The Court further held as under:-

“It is trite law that when one of the contracting

parties is State within the meaning of Article 12 of

the Constitution, it does not cease to enjoy the

character of “State” and, therefore, it is subjected to

all the obligations that “State” has under the

Constitution. When the State’s acts of omission or

commission are tainted with extreme

arbitrariness and with mala fides, it is certainly

subject to interference by the Constitutional

Courts.” (Emphasis added)

18. While deciding the said case, reliance had been placed by the

Court on its earlier judgments in State of U.P. & Anr. v. Johri Mal,

AIR 2004 SC 3800; and State of Haryana v. State of Punjab & Anr.,

AIR 2002 SC 685. In the former, this Court held that the panel of

District Government Counsel should not be changed only on the ground

that the panel had been prepared by the earlier Government.
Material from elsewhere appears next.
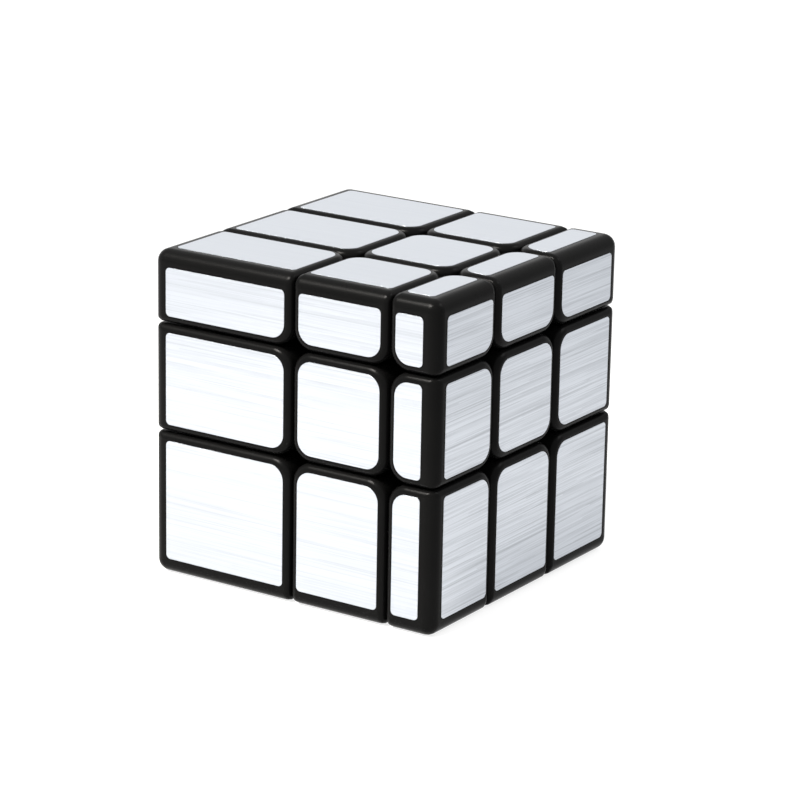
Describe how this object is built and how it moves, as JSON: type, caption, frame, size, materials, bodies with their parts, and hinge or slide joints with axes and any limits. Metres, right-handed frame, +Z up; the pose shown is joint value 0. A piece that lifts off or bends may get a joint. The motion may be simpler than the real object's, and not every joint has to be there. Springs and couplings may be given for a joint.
{
  "type": "mirror block cube",
  "caption": "Twisty puzzle of black plastic blocks of unequal thickness with brushed foil faces, whose layers turn about a hidden sprung core.",
  "frame": {"origin": "centre of the solved cube on its bottom face, which stands on the table", "axes": "+Z up; -Y is the front, the face at the left of the view, whose left layer is the thickest; +X is the right side, the thinnest layer"},
  "size_m": [0.057, 0.057, 0.057],
  "materials": {
    "black_plastic": "satin moulded plastic",
    "nylon": "matt",
    "steel": "plain zinc-plated"
  },
  "bodies": {
    "core": {"core": "nylon", "screw_left": "steel", "washer_left": "steel", "spring_left": "steel", "screw_right": "steel", "washer_right": "steel", "spring_right": "steel", "screw_front": "steel", "washer_front": "steel", "spring_front": "steel", "screw_back": "steel", "washer_back": "steel", "spring_back": "steel", "screw_bottom": "steel", "washer_bottom": "steel", "spring_bottom": "steel", "screw_top": "steel", "washer_top": "steel", "spring_top": "steel"},
    "centre_left": {"centre_left": "black_plastic", "cap_left": "black_plastic"},
    "centre_right": {"centre_right": "black_plastic", "cap_right": "black_plastic"},
    "centre_front": {"centre_front": "black_plastic", "cap_front": "black_plastic"},
    "centre_back": {"centre_back": "black_plastic", "cap_back": "black_plastic"},
    "centre_bottom": {"centre_bottom": "black_plastic", "cap_bottom": "black_plastic"},
    "centre_top": {"centre_top": "black_plastic", "cap_top": "black_plastic"},
    "edge_front_left": {"edge_front_left": "black_plastic"},
    "edge_bottom_left": {"edge_bottom_left": "black_plastic"},
    "edge_top_left": {"edge_top_left": "black_plastic"},
    "edge_back_left": {"edge_back_left": "black_plastic"},
    "edge_bottom_front": {"edge_bottom_front": "black_plastic"},
    "edge_top_front": {"edge_top_front": "black_plastic"},
    "edge_bottom_back": {"edge_bottom_back": "black_plastic"},
    "edge_top_back": {"edge_top_back": "black_plastic"},
    "edge_front_right": {"edge_front_right": "black_plastic"},
    "edge_bottom_right": {"edge_bottom_right": "black_plastic"},
    "edge_top_right": {"edge_top_right": "black_plastic"},
    "edge_back_right": {"edge_back_right": "black_plastic"},
    "corner_bottom_front_left": {"corner_bottom_front_left": "black_plastic", "corner_foot_bottom_front_left": "black_plastic"},
    "corner_top_front_left": {"corner_top_front_left": "black_plastic", "corner_foot_top_front_left": "black_plastic"},
    "corner_bottom_back_left": {"corner_bottom_back_left": "black_plastic", "corner_foot_bottom_back_left": "black_plastic"},
    "corner_top_back_left": {"corner_top_back_left": "black_plastic", "corner_foot_top_back_left": "black_plastic"},
    "corner_bottom_front_right": {"corner_bottom_front_right": "black_plastic", "corner_foot_bottom_front_right": "black_plastic"},
    "corner_top_front_right": {"corner_top_front_right": "black_plastic", "corner_foot_top_front_right": "black_plastic"},
    "corner_bottom_back_right": {"corner_bottom_back_right": "black_plastic", "corner_foot_bottom_back_right": "black_plastic"},
    "corner_top_back_right": {"corner_top_back_right": "black_plastic", "corner_foot_top_back_right": "black_plastic"}
  },
  "joints": [
    {"name": "left_face_turn", "type": "hinge", "parent": "core", "child": "centre_left", "pos_m": [0.0095, -0.00125, 0.03485], "axis": [1, 0, 0], "continuous": true},
    {"name": "right_face_turn", "type": "hinge", "parent": "core", "child": "centre_right", "pos_m": [0.0095, -0.00125, 0.03485], "axis": [1, 0, 0], "continuous": true},
    {"name": "front_face_turn", "type": "hinge", "parent": "core", "child": "centre_front", "pos_m": [0.0095, -0.00125, 0.03485], "axis": [0, 1, 0], "continuous": true},
    {"name": "back_face_turn", "type": "hinge", "parent": "core", "child": "centre_back", "pos_m": [0.0095, -0.00125, 0.03485], "axis": [0, 1, 0], "continuous": true},
    {"name": "bottom_face_turn", "type": "hinge", "parent": "core", "child": "centre_bottom", "pos_m": [0.0095, -0.00125, 0.03485], "axis": [0, 0, 1], "continuous": true},
    {"name": "top_face_turn", "type": "hinge", "parent": "core", "child": "centre_top", "pos_m": [0.0095, -0.00125, 0.03485], "axis": [0, 0, 1], "continuous": true},
    {"name": "front_left_edge_with_front", "type": "hinge", "parent": "centre_left", "child": "edge_front_left", "pos_m": [0.0095, -0.00125, 0.03485], "axis": [0, 1, 0], "continuous": true},
    {"name": "bottom_left_edge_with_left", "type": "hinge", "parent": "centre_bottom", "child": "edge_bottom_left", "pos_m": [0.0095, -0.00125, 0.03485], "axis": [1, 0, 0], "continuous": true},
    {"name": "top_left_edge_with_left", "type": "hinge", "parent": "centre_top", "child": "edge_top_left", "pos_m": [0.0095, -0.00125, 0.03485], "axis": [1, 0, 0], "continuous": true},
    {"name": "back_left_edge_with_back", "type": "hinge", "parent": "centre_left", "child": "edge_back_left", "pos_m": [0.0095, -0.00125, 0.03485], "axis": [0, 1, 0], "continuous": true},
    {"name": "bottom_front_edge_with_bottom", "type": "hinge", "parent": "centre_front", "child": "edge_bottom_front", "pos_m": [0.0095, -0.00125, 0.03485], "axis": [0, 0, 1], "continuous": true},
    {"name": "top_front_edge_with_top", "type": "hinge", "parent": "centre_front", "child": "edge_top_front", "pos_m": [0.0095, -0.00125, 0.03485], "axis": [0, 0, 1], "continuous": true},
    {"name": "bottom_back_edge_with_bottom", "type": "hinge", "parent": "centre_back", "child": "edge_bottom_back", "pos_m": [0.0095, -0.00125, 0.03485], "axis": [0, 0, 1], "continuous": true},
    {"name": "top_back_edge_with_top", "type": "hinge", "parent": "centre_back", "child": "edge_top_back", "pos_m": [0.0095, -0.00125, 0.03485], "axis": [0, 0, 1], "continuous": true},
    {"name": "front_right_edge_with_front", "type": "hinge", "parent": "centre_right", "child": "edge_front_right", "pos_m": [0.0095, -0.00125, 0.03485], "axis": [0, 1, 0], "continuous": true},
    {"name": "bottom_right_edge_with_right", "type": "hinge", "parent": "centre_bottom", "child": "edge_bottom_right", "pos_m": [0.0095, -0.00125, 0.03485], "axis": [1, 0, 0], "continuous": true},
    {"name": "top_right_edge_with_right", "type": "hinge", "parent": "centre_top", "child": "edge_top_right", "pos_m": [0.0095, -0.00125, 0.03485], "axis": [1, 0, 0], "continuous": true},
    {"name": "back_right_edge_with_back", "type": "hinge", "parent": "centre_right", "child": "edge_back_right", "pos_m": [0.0095, -0.00125, 0.03485], "axis": [0, 1, 0], "continuous": true},
    {"name": "bottom_front_left_corner_with_front", "type": "hinge", "parent": "edge_bottom_left", "child": "corner_bottom_front_left", "pos_m": [0.0095, -0.00125, 0.03485], "axis": [0, 1, 0], "continuous": true},
    {"name": "top_front_left_corner_with_front", "type": "hinge", "parent": "edge_top_left", "child": "corner_top_front_left", "pos_m": [0.0095, -0.00125, 0.03485], "axis": [0, 1, 0], "continuous": true},
    {"name": "bottom_back_left_corner_with_back", "type": "hinge", "parent": "edge_bottom_left", "child": "corner_bottom_back_left", "pos_m": [0.0095, -0.00125, 0.03485], "axis": [0, 1, 0], "continuous": true},
    {"name": "top_back_left_corner_with_back", "type": "hinge", "parent": "edge_top_left", "child": "corner_top_back_left", "pos_m": [0.0095, -0.00125, 0.03485], "axis": [0, 1, 0], "continuous": true},
    {"name": "bottom_front_right_corner_with_front", "type": "hinge", "parent": "edge_bottom_right", "child": "corner_bottom_front_right", "pos_m": [0.0095, -0.00125, 0.03485], "axis": [0, 1, 0], "continuous": true},
    {"name": "top_front_right_corner_with_front", "type": "hinge", "parent": "edge_top_right", "child": "corner_top_front_right", "pos_m": [0.0095, -0.00125, 0.03485], "axis": [0, 1, 0], "continuous": true},
    {"name": "bottom_back_right_corner_with_back", "type": "hinge", "parent": "edge_bottom_right", "child": "corner_bottom_back_right", "pos_m": [0.0095, -0.00125, 0.03485], "axis": [0, 1, 0], "continuous": true},
    {"name": "top_back_right_corner_with_back", "type": "hinge", "parent": "edge_top_right", "child": "corner_top_back_right", "pos_m": [0.0095, -0.00125, 0.03485], "axis": [0, 1, 0], "continuous": true}
  ],
  "couplings": [
    {"joint": "front_left_edge_with_front", "follows": "front_face_turn", "ratio": 1},
    {"joint": "bottom_left_edge_with_left", "follows": "left_face_turn", "ratio": 1},
    {"joint": "top_left_edge_with_left", "follows": "left_face_turn", "ratio": 1},
    {"joint": "back_left_edge_with_back", "follows": "back_face_turn", "ratio": 1},
    {"joint": "bottom_front_edge_with_bottom", "follows": "bottom_face_turn", "ratio": 1},
    {"joint": "top_front_edge_with_top", "follows": "top_face_turn", "ratio": 1},
    {"joint": "bottom_back_edge_with_bottom", "follows": "bottom_face_turn", "ratio": 1},
    {"joint": "top_back_edge_with_top", "follows": "top_face_turn", "ratio": 1},
    {"joint": "front_right_edge_with_front", "follows": "front_face_turn", "ratio": 1},
    {"joint": "bottom_right_edge_with_right", "follows": "right_face_turn", "ratio": 1},
    {"joint": "top_right_edge_with_right", "follows": "right_face_turn", "ratio": 1},
    {"joint": "back_right_edge_with_back", "follows": "back_face_turn", "ratio": 1},
    {"joint": "bottom_front_left_corner_with_front", "follows": "front_face_turn", "ratio": 1},
    {"joint": "top_front_left_corner_with_front", "follows": "front_face_turn", "ratio": 1},
    {"joint": "bottom_back_left_corner_with_back", "follows": "back_face_turn", "ratio": 1},
    {"joint": "top_back_left_corner_with_back", "follows": "back_face_turn", "ratio": 1},
    {"joint": "bottom_front_right_corner_with_front", "follows": "front_face_turn", "ratio": 1},
    {"joint": "top_front_right_corner_with_front", "follows": "front_face_turn", "ratio": 1},
    {"joint": "bottom_back_right_corner_with_back", "follows": "back_face_turn", "ratio": 1},
    {"joint": "top_back_right_corner_with_back", "follows": "back_face_turn", "ratio": 1}
  ]
}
In the latter

case, while dealing with the river water-sharing dispute between two

States, the Court observed thus:

” ………in the matter of governance of a State or in

the matter of execution of a decision taken by a

previous Government, on the basis of a consensus

arrived at, which does not involve any political

philosophy, the succeeding Government must be

held duty-bound to continue and carry on the

unfinished job rather than putting a stop to the

same.”

2

19. In M.I. Builders Pvt. Ltd. v. V. Radhey Shyam Sahu &

Ors., AIR 1999 SC 2468, while dealing with a similar issue, this Court

held that Mahapalika being a continuing body can be estopped from

changing its stand in a given case, but where, after holding enquiry, it

came to the conclusion that action was not in conformity with law, there

cannot be estoppel against the Mahapalika.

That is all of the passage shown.